## Provided data:
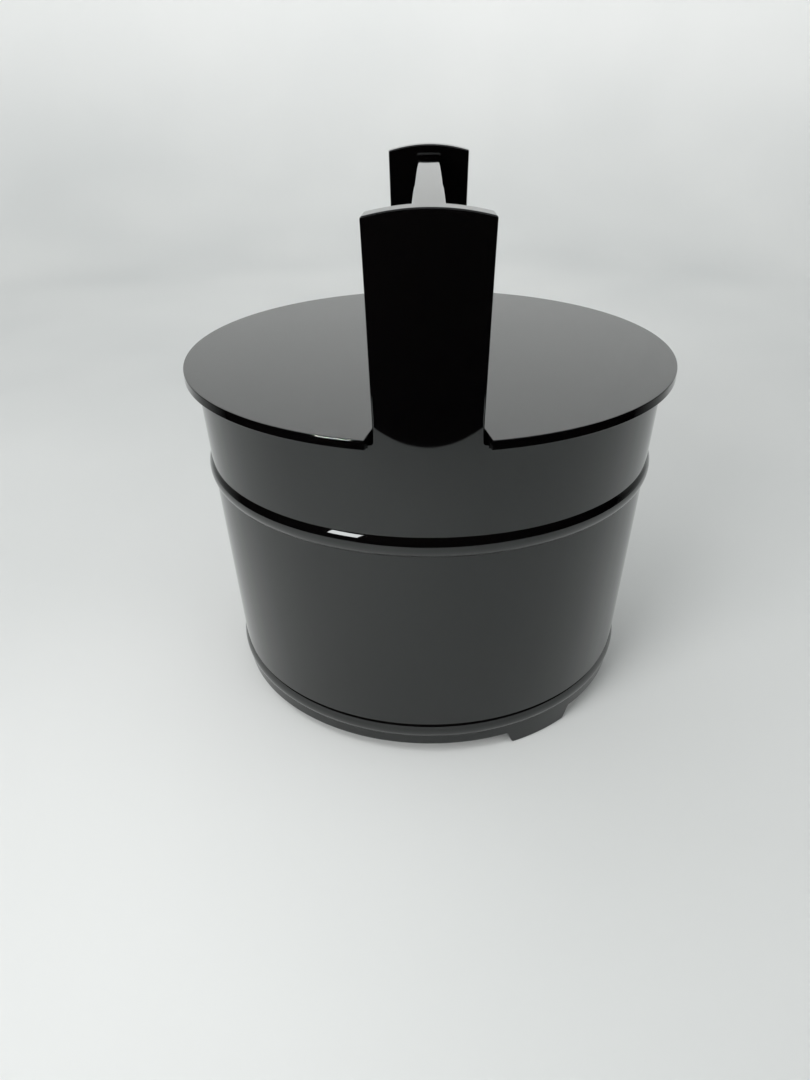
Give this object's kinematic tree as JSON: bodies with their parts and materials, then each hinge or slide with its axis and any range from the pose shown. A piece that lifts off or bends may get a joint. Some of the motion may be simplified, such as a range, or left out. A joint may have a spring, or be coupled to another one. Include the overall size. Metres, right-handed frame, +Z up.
{
  "type": "handled water bucket",
  "caption": "Round coopered bucket in black lacquer with two tall handle posts, a crossbar, two hoops, low feet and a flat lid split in two halves.",
  "frame": {"origin": "on the floor under the centre of the tub, the lowest point of the feet at z = 0", "axes": "+Z up along the tub's axis; X along the handle bar; -Y is the front, where the middle foot is"},
  "size_m": [0.2444, 0.245, 0.2625],
  "materials": {
    "black_lacquer": "mirror-gloss black lacquer over wood",
    "bamboo": "plain split bamboo"
  },
  "bodies": {
    "bucket": {"handle_stave_right": "black_lacquer", "foot_stave_right": "black_lacquer", "stave_rear_1": "black_lacquer", "stave_rear_2": "black_lacquer", "stave_rear_3": "black_lacquer", "stave_rear_4": "black_lacquer", "foot_stave_left": "black_lacquer", "handle_stave_left": "black_lacquer", "stave_left_1": "black_lacquer", "stave_left_2": "black_lacquer", "stave_left_3": "black_lacquer", "foot_stave_front": "black_lacquer", "stave_right_1": "black_lacquer", "stave_right_2": "black_lacquer", "stave_right_3": "black_lacquer", "stave_dowels": "bamboo", "upper_hoop": "black_lacquer", "lower_hoop": "black_lacquer", "bottom_board_front": "black_lacquer", "bottom_board_middle": "black_lacquer", "bottom_board_rear": "black_lacquer", "bottom_dowels": "bamboo", "handle_bar": "black_lacquer"},
    "lid_front_half": {"lid_front": "black_lacquer", "lid_front_batten_left": "black_lacquer", "lid_front_batten_right": "black_lacquer", "lid_front_pins": "bamboo"},
    "lid_rear_half": {"lid_rear": "black_lacquer", "lid_rear_batten_left": "black_lacquer", "lid_rear_batten_right": "black_lacquer", "lid_rear_pins": "bamboo"}
  },
  "joints": [
    {"name": "lid_front_lift", "type": "slide", "parent": "bucket", "child": "lid_front_half", "axis": [0, -0.5, 0.866], "range_m": [0, 0.16]},
    {"name": "lid_rear_lift", "type": "slide", "parent": "bucket", "child": "lid_rear_half", "axis": [0, 0.5, 0.866], "range_m": [0, 0.16]}
  ]
}
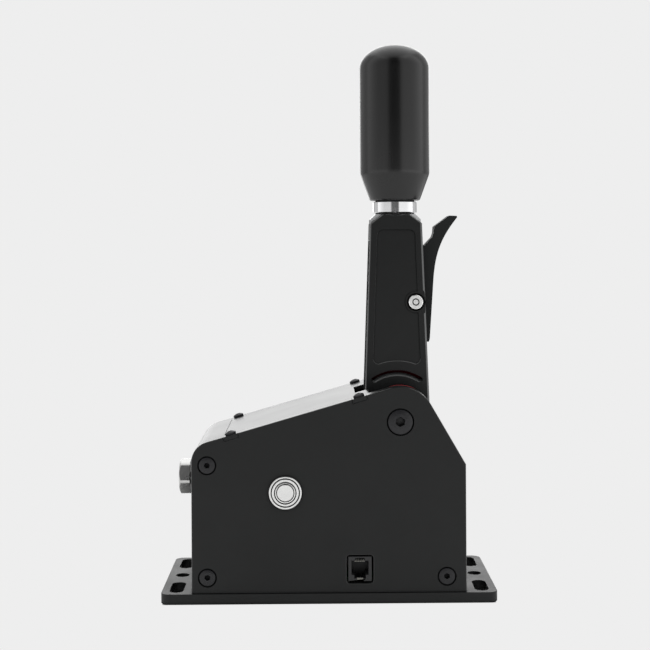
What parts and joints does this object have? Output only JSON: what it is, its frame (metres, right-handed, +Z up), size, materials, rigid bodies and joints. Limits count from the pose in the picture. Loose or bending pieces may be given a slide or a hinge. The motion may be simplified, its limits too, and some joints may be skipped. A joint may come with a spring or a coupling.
{
  "type": "sim racing gear shifter",
  "caption": "Sprung sequential shift lever with a cylindrical grip and a finger trigger, in a wedge-shaped metal housing on a slotted base plate.",
  "frame": {"origin": "centre of the base plate's underside", "axes": "+Z up, +X from the adjuster bolt towards the trigger, -Y out of the plate with the button and the socket"},
  "size_m": [0.194, 0.0847, 0.3267],
  "materials": {
    "black_plate": "bead blasted, black anodised, satin",
    "black_cover": "black anodised sheet, satin",
    "black_lever": "machined, black anodised, fine satin",
    "black_knob": "turned, black anodised, smooth satin",
    "black_screw": "black oxide",
    "red_anodised": "machined, red anodised",
    "silver_anodised": "turned, clear anodised",
    "raw_aluminium": "milled",
    "bright_steel": "ground",
    "zinc_steel": "zinc plated",
    "stainless": "turned stainless",
    "spring_steel": "drawn wire",
    "bronze": "sintered bronze",
    "plated_contact": "selectively plated",
    "black_plastic": "moulded",
    "red_plastic": "moulded",
    "green_board": "solder mask",
    "black_rubber": "moulded"
  },
  "bodies": {
    "housing": {"base_plate": "black_plate", "base_screws": "black_screw", "front_base_bar": "raw_aluminium", "rear_base_bar": "raw_aluminium", "near_side_plate": "black_plate", "far_side_plate": "black_plate", "near_plate_screws": "black_screw", "far_plate_screws": "black_screw", "top_cover": "black_cover", "cover_screws": "black_screw", "front_cover": "black_cover", "front_cover_screws": "black_screw", "rear_panel": "black_cover", "rear_panel_screws": "black_screw", "front_block": "raw_aluminium", "pivot_shaft": "bright_steel", "pivot_screws": "black_screw", "pivot_spacers": "raw_aluminium", "guide_block": "raw_aluminium", "guide_screws": "black_screw", "guide_bush": "bronze", "bump_pad": "black_rubber", "return_spring": "spring_steel", "button_bezel": "stainless", "button_nut": "stainless", "button_spring": "spring_steel", "jack_body": "black_plastic", "jack_contacts": "plated_contact", "control_board": "green_board", "board_chips": "black_plastic", "board_posts": "raw_aluminium", "sensor_board": "green_board", "sensor_posts": "raw_aluminium", "sensor_chip": "black_plastic"},
    "lever": {"pivot_bearings": "bright_steel", "lever_core": "red_anodised", "lever_spine": "black_lever", "near_cheek": "black_lever", "far_cheek": "black_lever", "cheek_screws": "black_screw", "neck_block": "silver_anodised", "knob_stud": "bright_steel", "lock_ring": "silver_anodised", "ring_washers": "black_rubber", "knob": "black_knob", "tail_roller": "bright_steel", "roller_pin": "bright_steel", "lever_magnet": "bright_steel", "trigger_pin": "silver_anodised", "trigger_washers": "bronze", "trigger_spring": "spring_steel", "trigger_switch": "black_plastic"},
    "trigger": {"trigger": "black_lever"},
    "switch_plunger": {"switch_plunger": "red_plastic"},
    "shuttle": {"shuttle": "bright_steel", "shuttle_collar": "raw_aluminium"},
    "spring_seat": {"spring_seat": "raw_aluminium", "preload_spring": "spring_steel"},
    "adjuster": {"adjuster_bolt": "zinc_steel"},
    "button": {"button_cap": "stainless"}
  },
  "joints": [
    {"name": "lever_swing", "type": "hinge", "parent": "housing", "child": "lever", "pos_m": [0.0414, 0, 0.1036], "axis": [0, 1, 0], "range_deg": [-8, 8], "stiffness_Nm_per_rad": 50, "deforming": ["preload_spring", "return_spring"]},
    {"name": "trigger_pull", "type": "hinge", "parent": "lever", "child": "trigger", "pos_m": [0.0529, 0, 0.1713], "axis": [0, -1, 0], "range_deg": [0, 5], "stiffness_Nm_per_rad": 2, "springref_deg": -3.44, "deforming": ["trigger_spring"]},
    {"name": "switch_press", "type": "slide", "parent": "lever", "child": "switch_plunger", "axis": [-1, 0, 0], "range_m": [0, 0.00098]},
    {"name": "shuttle_slide", "type": "slide", "parent": "housing", "child": "shuttle", "axis": [-1, 0, 0], "range_m": [-0.00526, 0.00526]},
    {"name": "seat_travel", "type": "slide", "parent": "housing", "child": "spring_seat", "axis": [1, 0, 0], "range_m": [-0.0035, 0.0035], "deforming": ["preload_spring"]},
    {"name": "adjuster_turn", "type": "hinge", "parent": "spring_seat", "child": "adjuster", "pos_m": [-0.085, 0, 0.066], "axis": [1, 0, 0], "range_deg": [-720.5, 720.5]},
    {"name": "button_press", "type": "slide", "parent": "housing", "child": "button", "axis": [0, 1, 0], "range_m": [0, 0.0012], "stiffness_N_per_m": 1500, "springref_m": -0.001, "deforming": ["button_spring"]}
  ],
  "couplings": [
    {"joint": "switch_press", "follows": "trigger_pull", "m_per_rad": 0.0112},
    {"joint": "shuttle_slide", "follows": "lever_swing", "m_per_rad": 0.0376},
    {"joint": "adjuster_turn", "follows": "seat_travel", "rad_per_m": 3590.4}
  ]
}
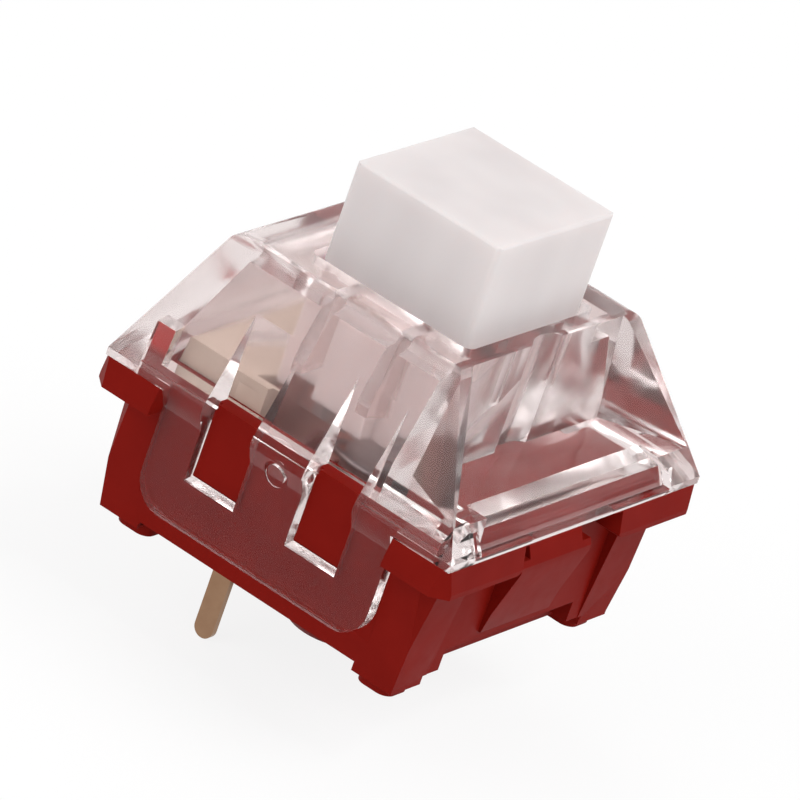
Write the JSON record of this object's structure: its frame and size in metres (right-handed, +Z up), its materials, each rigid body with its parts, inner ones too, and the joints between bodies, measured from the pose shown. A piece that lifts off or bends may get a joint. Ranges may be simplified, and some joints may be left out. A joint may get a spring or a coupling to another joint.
{
  "type": "mechanical keyboard switch",
  "caption": "Plate-mounted mechanical keyboard switch: clear cover, red lower housing, frosted stem block on a return spring, boxed leaf contacts and brass pins.",
  "frame": {"origin": "on the centre post's axis, in the plane of the circuit board's face that the feet rest on", "axes": "+Z up, out of the stem and away from the board; the lamp recess is on the -Y side and the contacts are on the +Y side; the latch flaps are on the X sides"},
  "size_m": [0.0156, 0.0156, 0.0186],
  "materials": {
    "clear_polycarbonate": "clear, polished moulding",
    "red_nylon": "satin moulding",
    "frosted_stem": "frosted, slightly translucent",
    "spring_steel": "drawn wire",
    "ivory_plastic": "satin moulding",
    "terminal_brass": "blanked sheet",
    "leaf_bronze": "rolled spring sheet",
    "gold_contact": "plated"
  },
  "bodies": {
    "housing": {"lower_housing": "red_nylon", "upper_housing": "clear_polycarbonate", "return_spring": "spring_steel", "contact_box": "ivory_plastic", "contact_box_cover": "ivory_plastic", "static_terminal": "terminal_brass", "static_contact_point": "gold_contact", "moving_terminal": "terminal_brass"},
    "key_stem": {"stem": "frosted_stem"},
    "pusher": {"push_block": "ivory_plastic"},
    "leaf": {"moving_leaf": "leaf_bronze", "moving_contact_point": "gold_contact"}
  },
  "joints": [
    {"name": "stem_travel", "type": "slide", "parent": "housing", "child": "key_stem", "axis": [0, 0, -1], "range_m": [0, 0.0036], "stiffness_N_per_m": 83, "springref_m": -0.0045, "deforming": ["return_spring"]},
    {"name": "pusher_slide", "type": "slide", "parent": "housing", "child": "pusher", "axis": [0, 1, 0], "range_m": [0, 0.00045]},
    {"name": "leaf_swing", "type": "hinge", "parent": "housing", "child": "leaf", "pos_m": [0, 0.00413, 0.00243], "axis": [-1, 0, 0], "range_deg": [0, 8]}
  ],
  "couplings": [
    {"joint": "pusher_slide", "follows": "stem_travel", "ratio": 0.12},
    {"joint": "leaf_swing", "follows": "stem_travel", "rad_per_m": 37.267}
  ]
}
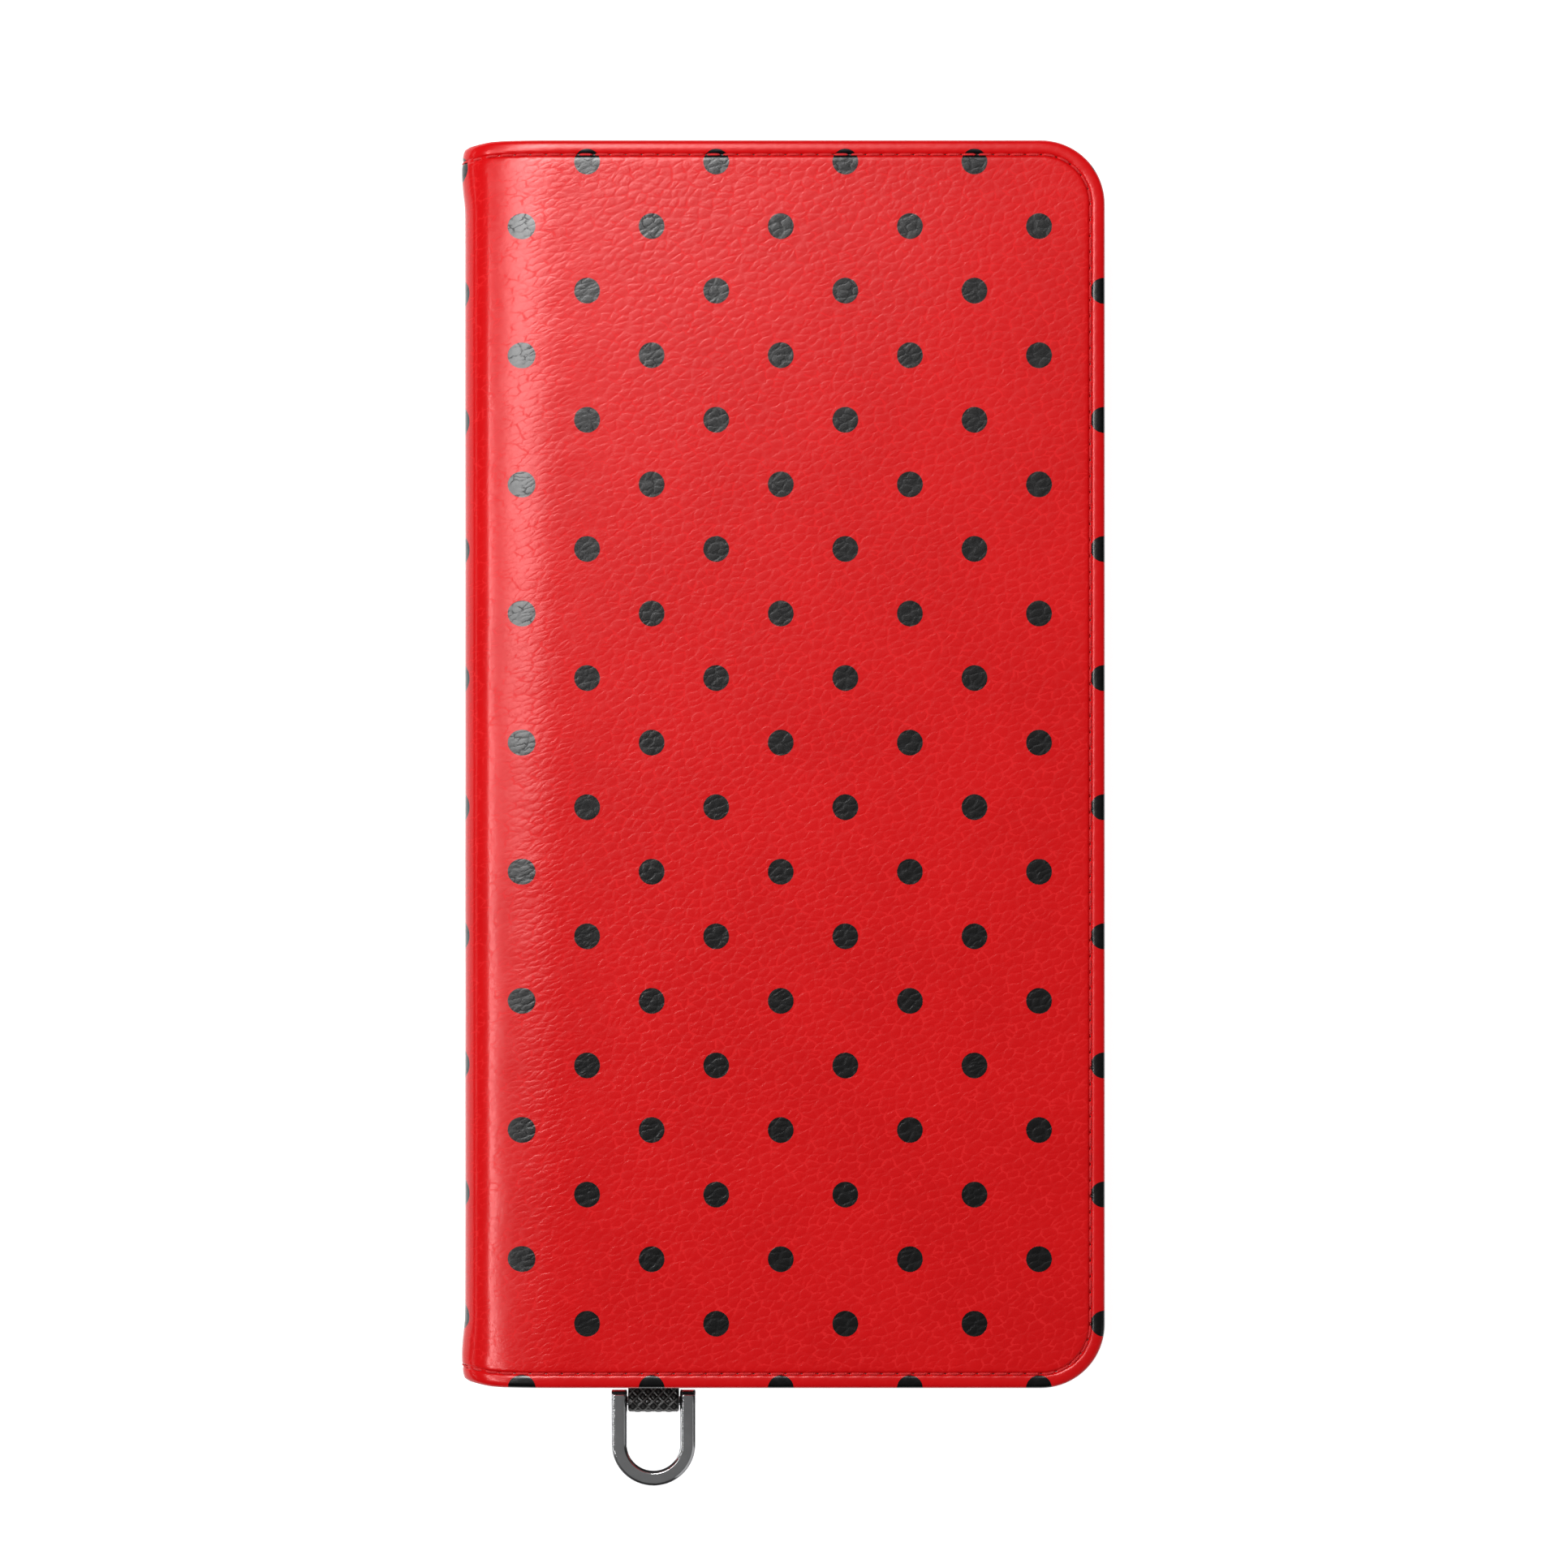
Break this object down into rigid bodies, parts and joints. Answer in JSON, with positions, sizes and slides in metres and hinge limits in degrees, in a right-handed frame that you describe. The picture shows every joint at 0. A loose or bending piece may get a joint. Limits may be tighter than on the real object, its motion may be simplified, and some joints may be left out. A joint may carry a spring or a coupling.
{
  "type": "phone wallet case",
  "caption": "Closed folio phone case with card pockets, a moulded phone shell, a two-crease spine and a small ring on a webbing tab.",
  "frame": {"origin": "centre of the back cover's outer face, which is the face the closed case lies on", "axes": "+X from the spine to the free edge, +Y along the spine towards the phone's top, +Z from the back cover to the front cover"},
  "size_m": [0.0874, 0.1854, 0.0176],
  "materials": {
    "printed_leather": "red pebbled synthetic leather printed with round black dots",
    "board": "plain grey stiffening board",
    "lining": "matte black microfibre",
    "thread": "red sewing thread",
    "dark_thread": "black sewing thread",
    "magnet": "plain nickel-plated bar",
    "adhesive": "thin bonding sheet",
    "shell": "matte black moulded flexible plastic",
    "webbing": "tight black woven webbing",
    "pocket_leather": "fine-grained black synthetic leather",
    "gunmetal": "dark gunmetal plating, satin"
  },
  "bodies": {
    "back_cover": {"back_skin": "printed_leather", "back_board": "board", "back_lining": "lining", "back_stitching": "thread", "back_magnets": "magnet", "shell_adhesive": "adhesive", "phone_shell": "shell", "lanyard_tab": "webbing"},
    "spine": {"spine_skin": "printed_leather", "spine_stay": "board", "spine_lining": "lining", "spine_stitching": "thread"},
    "front_cover": {"front_skin": "printed_leather", "front_board": "board", "front_lining": "lining", "front_stitching": "thread", "front_magnets": "magnet", "cash_pocket": "pocket_leather", "card_pocket_1": "pocket_leather", "card_pocket_2": "pocket_leather", "card_pocket_3": "pocket_leather", "pocket_stitching": "dark_thread"},
    "lanyard_ring": {"shackle": "gunmetal", "shackle_pin": "gunmetal"}
  },
  "joints": [
    {"name": "spine_fold", "type": "hinge", "parent": "back_cover", "child": "spine", "pos_m": [-0.04284, 0, 0.00086], "axis": [0, -1, 0], "range_deg": [0, 90]},
    {"name": "cover_fold", "type": "hinge", "parent": "spine", "child": "front_cover", "pos_m": [-0.04284, 0, 0.01674], "axis": [0, -1, 0], "range_deg": [0, 90]},
    {"name": "ring_swing", "type": "hinge", "parent": "back_cover", "child": "lanyard_ring", "pos_m": [-0.01815, -0.08855, 0.0016], "axis": [-1, 0, 0], "range_deg": [-120, 110]}
  ],
  "couplings": [
    {"joint": "cover_fold", "follows": "spine_fold", "ratio": 1}
  ]
}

## Exercise:
Pick out each line containing "pose" and report it.

## Completed exercise:
Give this object's kinematic tree as JSON: bodies with their parts and materials, then each hinge or slide with its axis and any range from the pose shown. A piece that lifts off or bends may get a joint. Some of the motion may be simplified, such as a range, or left out. A joint may have a spring, or be coupled to another one. Include the overall size. Metres, right-handed frame, +Z up.
What parts and joints does this object have? Output only JSON: what it is, its frame (metres, right-handed, +Z up), size, materials, rigid bodies and joints. Limits count from the pose in the picture. Loose or bending pieces may be given a slide or a hinge. The motion may be simplified, its limits too, and some joints may be skipped. A joint may come with a spring or a coupling.
Write the JSON record of this object's structure: its frame and size in metres (right-handed, +Z up), its materials, each rigid body with its parts, inner ones too, and the joints between bodies, measured from the pose shown. A piece that lifts off or bends may get a joint. Ranges may be simplified, and some joints may be left out. A joint may get a spring or a coupling to another joint.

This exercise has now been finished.